• Your instructions: Reproduce the lines from the one bearing "for piece in" through the one bearing "obj.data.transform(world)", inclusive. Copy them exactly; include no other line.

• Material provided:
┌──

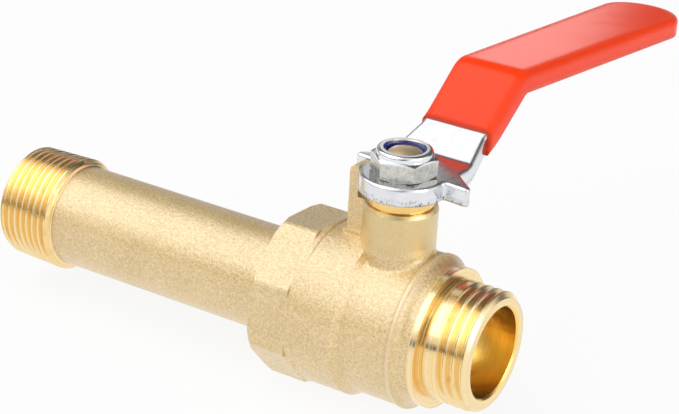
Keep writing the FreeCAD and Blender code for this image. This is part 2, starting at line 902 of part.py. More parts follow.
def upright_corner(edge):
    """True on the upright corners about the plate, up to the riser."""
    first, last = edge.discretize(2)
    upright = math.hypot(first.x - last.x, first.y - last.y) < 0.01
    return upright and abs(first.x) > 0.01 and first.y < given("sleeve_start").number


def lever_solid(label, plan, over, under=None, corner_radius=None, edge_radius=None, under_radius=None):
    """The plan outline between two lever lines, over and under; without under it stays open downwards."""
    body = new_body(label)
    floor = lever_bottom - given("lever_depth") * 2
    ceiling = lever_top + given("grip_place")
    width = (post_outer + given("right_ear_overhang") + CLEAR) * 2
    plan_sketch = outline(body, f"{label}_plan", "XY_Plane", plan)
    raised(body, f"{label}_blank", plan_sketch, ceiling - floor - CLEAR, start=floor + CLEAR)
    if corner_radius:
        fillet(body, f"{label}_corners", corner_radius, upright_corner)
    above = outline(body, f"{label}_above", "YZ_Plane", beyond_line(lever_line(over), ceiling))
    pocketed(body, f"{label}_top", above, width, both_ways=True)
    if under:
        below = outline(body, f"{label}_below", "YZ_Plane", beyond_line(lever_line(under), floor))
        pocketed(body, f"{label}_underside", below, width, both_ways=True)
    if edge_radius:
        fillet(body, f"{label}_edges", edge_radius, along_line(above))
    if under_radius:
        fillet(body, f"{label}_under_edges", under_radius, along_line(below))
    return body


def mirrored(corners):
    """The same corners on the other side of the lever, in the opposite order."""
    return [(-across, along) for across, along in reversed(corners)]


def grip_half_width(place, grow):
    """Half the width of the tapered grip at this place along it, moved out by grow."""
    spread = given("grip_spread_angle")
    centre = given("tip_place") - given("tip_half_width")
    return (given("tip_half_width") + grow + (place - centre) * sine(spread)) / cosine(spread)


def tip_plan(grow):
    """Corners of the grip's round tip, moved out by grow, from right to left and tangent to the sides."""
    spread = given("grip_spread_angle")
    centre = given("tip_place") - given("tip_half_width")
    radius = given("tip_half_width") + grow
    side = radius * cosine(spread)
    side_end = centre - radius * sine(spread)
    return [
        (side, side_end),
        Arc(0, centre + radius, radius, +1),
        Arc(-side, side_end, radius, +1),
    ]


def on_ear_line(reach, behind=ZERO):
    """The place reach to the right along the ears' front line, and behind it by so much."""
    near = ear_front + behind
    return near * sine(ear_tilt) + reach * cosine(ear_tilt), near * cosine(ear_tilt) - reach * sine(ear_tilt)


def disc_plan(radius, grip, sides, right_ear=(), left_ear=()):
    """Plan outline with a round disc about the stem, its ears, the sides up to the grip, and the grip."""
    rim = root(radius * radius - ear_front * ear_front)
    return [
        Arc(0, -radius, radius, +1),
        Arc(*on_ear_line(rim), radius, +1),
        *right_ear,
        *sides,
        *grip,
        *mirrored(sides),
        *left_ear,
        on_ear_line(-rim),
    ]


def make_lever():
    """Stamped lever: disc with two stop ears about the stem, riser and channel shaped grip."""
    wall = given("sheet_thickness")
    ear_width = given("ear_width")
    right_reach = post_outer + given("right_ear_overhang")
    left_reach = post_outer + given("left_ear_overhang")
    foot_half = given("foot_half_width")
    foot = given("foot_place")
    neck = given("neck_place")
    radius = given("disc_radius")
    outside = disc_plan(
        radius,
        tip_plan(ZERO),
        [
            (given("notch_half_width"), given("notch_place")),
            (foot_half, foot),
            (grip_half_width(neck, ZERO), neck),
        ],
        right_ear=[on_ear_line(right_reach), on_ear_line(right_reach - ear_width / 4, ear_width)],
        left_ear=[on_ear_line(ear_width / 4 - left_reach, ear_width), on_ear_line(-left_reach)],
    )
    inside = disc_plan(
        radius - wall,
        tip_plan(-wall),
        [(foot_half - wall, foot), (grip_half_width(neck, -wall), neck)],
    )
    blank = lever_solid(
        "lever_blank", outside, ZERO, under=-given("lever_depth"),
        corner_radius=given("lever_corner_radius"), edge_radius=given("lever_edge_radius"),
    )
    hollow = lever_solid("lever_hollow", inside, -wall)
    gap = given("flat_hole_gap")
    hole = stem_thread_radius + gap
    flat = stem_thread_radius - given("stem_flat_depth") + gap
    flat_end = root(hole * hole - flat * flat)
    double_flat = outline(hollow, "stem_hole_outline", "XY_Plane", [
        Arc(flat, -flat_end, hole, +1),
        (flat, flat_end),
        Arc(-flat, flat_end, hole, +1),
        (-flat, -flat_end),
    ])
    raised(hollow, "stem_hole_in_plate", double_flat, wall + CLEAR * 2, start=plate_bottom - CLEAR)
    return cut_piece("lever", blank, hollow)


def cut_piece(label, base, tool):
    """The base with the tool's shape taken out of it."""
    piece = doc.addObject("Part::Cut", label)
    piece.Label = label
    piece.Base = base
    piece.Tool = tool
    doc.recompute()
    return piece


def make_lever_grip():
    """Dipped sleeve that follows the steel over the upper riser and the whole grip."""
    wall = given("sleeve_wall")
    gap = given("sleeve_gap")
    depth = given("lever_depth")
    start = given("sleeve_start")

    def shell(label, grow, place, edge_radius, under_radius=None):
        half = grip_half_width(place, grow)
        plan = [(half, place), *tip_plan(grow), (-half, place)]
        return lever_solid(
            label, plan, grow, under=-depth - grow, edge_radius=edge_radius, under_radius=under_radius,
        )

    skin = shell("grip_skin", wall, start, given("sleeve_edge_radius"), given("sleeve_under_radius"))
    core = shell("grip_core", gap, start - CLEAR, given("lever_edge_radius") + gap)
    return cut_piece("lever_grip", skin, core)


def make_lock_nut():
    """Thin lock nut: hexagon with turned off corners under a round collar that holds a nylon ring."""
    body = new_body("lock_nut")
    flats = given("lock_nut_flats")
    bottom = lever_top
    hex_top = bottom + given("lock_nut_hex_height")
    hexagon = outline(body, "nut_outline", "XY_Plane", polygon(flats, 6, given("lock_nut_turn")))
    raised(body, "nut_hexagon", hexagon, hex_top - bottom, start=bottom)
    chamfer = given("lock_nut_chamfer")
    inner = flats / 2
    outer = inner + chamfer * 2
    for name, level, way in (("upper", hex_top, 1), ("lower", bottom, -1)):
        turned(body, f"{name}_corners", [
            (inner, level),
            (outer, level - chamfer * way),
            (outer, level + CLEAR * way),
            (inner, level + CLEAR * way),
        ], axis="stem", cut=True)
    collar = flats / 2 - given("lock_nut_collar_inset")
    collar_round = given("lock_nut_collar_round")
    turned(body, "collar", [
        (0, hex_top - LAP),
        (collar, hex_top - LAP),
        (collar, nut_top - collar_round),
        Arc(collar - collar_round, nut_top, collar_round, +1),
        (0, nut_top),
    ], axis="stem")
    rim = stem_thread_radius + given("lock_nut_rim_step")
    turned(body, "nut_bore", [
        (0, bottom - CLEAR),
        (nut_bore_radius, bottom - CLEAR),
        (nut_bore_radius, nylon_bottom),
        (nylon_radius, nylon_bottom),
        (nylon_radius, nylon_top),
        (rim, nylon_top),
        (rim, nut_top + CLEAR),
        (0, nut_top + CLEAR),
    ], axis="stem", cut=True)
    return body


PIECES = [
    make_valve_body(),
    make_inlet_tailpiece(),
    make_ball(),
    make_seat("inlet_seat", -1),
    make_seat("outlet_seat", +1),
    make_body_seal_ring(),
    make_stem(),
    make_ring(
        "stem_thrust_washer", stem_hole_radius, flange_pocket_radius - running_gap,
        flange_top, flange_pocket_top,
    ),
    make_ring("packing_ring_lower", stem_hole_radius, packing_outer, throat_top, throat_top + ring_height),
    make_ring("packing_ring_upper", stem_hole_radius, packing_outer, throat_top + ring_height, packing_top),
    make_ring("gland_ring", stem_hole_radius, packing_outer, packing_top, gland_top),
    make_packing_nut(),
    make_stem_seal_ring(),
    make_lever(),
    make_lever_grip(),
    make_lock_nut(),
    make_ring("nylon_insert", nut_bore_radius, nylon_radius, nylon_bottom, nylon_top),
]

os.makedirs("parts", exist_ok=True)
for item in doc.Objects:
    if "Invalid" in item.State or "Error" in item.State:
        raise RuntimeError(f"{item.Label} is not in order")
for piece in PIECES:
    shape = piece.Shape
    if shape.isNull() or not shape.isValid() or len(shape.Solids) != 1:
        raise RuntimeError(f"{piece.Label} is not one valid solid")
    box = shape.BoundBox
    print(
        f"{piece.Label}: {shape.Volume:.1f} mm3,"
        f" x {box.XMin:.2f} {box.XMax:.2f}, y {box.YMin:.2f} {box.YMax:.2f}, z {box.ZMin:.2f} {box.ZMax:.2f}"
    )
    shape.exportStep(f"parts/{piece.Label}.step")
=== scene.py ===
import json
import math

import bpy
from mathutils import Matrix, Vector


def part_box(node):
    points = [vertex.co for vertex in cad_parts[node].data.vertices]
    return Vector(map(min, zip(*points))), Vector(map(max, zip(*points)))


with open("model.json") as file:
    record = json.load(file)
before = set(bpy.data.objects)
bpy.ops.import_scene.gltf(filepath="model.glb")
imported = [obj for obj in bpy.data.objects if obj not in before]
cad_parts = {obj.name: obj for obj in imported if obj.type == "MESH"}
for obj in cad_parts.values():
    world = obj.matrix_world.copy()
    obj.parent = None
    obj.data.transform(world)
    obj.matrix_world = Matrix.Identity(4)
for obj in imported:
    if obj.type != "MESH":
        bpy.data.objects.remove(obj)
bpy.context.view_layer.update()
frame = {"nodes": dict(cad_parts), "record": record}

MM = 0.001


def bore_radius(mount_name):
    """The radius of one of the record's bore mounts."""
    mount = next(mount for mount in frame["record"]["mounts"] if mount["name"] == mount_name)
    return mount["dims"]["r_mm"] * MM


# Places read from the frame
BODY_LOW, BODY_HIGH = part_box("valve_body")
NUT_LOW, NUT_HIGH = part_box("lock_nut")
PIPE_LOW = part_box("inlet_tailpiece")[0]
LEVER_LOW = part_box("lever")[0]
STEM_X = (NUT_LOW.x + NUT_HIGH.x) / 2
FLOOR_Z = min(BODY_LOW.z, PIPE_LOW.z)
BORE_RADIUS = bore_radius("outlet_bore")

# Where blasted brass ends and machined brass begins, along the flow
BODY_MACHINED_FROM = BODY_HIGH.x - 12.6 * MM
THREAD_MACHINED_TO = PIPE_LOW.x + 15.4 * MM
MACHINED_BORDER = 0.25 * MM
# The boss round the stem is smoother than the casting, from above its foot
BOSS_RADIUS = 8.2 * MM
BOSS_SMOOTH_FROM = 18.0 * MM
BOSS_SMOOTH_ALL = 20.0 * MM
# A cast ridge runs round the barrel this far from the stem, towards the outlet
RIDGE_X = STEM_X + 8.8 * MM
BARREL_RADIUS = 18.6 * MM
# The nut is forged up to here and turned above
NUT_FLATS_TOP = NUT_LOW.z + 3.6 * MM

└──
┌──

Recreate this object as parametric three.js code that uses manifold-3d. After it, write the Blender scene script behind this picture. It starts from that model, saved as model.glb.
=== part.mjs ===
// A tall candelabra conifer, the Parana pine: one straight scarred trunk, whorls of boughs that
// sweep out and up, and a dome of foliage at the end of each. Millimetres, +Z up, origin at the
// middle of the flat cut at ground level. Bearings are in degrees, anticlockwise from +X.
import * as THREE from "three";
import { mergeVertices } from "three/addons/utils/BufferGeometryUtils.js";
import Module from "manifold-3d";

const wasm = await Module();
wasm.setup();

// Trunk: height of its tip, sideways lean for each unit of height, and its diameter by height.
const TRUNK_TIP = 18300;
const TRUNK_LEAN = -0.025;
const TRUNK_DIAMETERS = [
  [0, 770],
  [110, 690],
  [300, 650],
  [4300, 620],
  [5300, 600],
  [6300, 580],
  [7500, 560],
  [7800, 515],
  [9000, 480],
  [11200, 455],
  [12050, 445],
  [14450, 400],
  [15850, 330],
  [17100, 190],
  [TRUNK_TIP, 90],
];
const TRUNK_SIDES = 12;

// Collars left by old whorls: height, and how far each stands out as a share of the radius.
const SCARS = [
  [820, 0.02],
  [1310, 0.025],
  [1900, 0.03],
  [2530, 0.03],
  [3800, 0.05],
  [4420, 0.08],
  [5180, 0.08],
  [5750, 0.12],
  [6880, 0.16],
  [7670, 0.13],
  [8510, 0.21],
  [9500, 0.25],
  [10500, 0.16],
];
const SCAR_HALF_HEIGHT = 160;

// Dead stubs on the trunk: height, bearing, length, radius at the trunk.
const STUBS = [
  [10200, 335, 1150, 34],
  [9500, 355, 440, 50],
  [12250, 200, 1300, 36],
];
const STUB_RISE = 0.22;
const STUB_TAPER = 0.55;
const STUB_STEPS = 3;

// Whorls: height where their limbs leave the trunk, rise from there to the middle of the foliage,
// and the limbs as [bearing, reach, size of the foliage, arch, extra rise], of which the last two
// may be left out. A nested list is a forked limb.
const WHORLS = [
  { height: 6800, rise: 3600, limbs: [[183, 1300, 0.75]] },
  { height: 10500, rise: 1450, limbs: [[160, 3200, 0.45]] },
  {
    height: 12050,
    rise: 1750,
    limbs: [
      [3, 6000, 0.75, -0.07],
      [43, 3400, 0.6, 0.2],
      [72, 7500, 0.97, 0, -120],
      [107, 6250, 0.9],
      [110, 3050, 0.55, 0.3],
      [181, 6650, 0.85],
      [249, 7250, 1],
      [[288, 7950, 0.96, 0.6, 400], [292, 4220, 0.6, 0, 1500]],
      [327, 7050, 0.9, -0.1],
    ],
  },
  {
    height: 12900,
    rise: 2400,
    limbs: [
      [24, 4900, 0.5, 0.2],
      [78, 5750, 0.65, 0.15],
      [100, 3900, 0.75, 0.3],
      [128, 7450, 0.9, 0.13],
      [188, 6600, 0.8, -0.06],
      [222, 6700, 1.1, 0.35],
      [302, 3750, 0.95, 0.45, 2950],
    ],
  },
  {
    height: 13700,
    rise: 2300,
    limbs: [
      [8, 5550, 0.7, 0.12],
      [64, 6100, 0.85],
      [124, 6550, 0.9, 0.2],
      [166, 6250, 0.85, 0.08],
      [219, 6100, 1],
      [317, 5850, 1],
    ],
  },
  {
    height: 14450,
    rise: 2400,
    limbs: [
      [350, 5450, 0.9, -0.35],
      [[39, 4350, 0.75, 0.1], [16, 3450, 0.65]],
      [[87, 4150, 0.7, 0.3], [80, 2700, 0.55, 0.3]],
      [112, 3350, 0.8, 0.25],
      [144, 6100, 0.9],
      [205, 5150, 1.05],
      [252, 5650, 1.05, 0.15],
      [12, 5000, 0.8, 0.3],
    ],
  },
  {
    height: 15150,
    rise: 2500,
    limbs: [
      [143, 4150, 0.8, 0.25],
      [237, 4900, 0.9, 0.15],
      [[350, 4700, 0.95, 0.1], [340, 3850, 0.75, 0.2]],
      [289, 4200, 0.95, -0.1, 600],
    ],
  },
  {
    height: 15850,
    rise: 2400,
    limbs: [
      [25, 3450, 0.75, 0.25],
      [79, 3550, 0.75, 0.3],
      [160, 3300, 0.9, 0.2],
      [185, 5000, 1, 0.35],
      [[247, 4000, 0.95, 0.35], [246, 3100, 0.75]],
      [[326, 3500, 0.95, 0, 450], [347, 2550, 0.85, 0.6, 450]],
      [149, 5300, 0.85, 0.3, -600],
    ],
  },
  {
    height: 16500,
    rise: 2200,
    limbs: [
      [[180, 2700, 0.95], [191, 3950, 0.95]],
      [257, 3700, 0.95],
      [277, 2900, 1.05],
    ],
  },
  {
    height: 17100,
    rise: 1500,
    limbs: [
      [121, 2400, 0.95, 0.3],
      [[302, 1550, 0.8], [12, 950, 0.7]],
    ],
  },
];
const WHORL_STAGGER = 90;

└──

• Answer:
for piece in PIECES:
    shape = piece.Shape
    if shape.isNull() or not shape.isValid() or len(shape.Solids) != 1:
        raise RuntimeError(f"{piece.Label} is not one valid solid")
    box = shape.BoundBox
    print(
        f"{piece.Label}: {shape.Volume:.1f} mm3,"
        f" x {box.XMin:.2f} {box.XMax:.2f}, y {box.YMin:.2f} {box.YMax:.2f}, z {box.ZMin:.2f} {box.ZMax:.2f}"
    )
    shape.exportStep(f"parts/{piece.Label}.step")
=== scene.py ===
import json
import math

import bpy
from mathutils import Matrix, Vector


def part_box(node):
    points = [vertex.co for vertex in cad_parts[node].data.vertices]
    return Vector(map(min, zip(*points))), Vector(map(max, zip(*points)))


with open("model.json") as file:
    record = json.load(file)
before = set(bpy.data.objects)
bpy.ops.import_scene.gltf(filepath="model.glb")
imported = [obj for obj in bpy.data.objects if obj not in before]
cad_parts = {obj.name: obj for obj in imported if obj.type == "MESH"}
for obj in cad_parts.values():
    world = obj.matrix_world.copy()
    obj.parent = None
    obj.data.transform(world)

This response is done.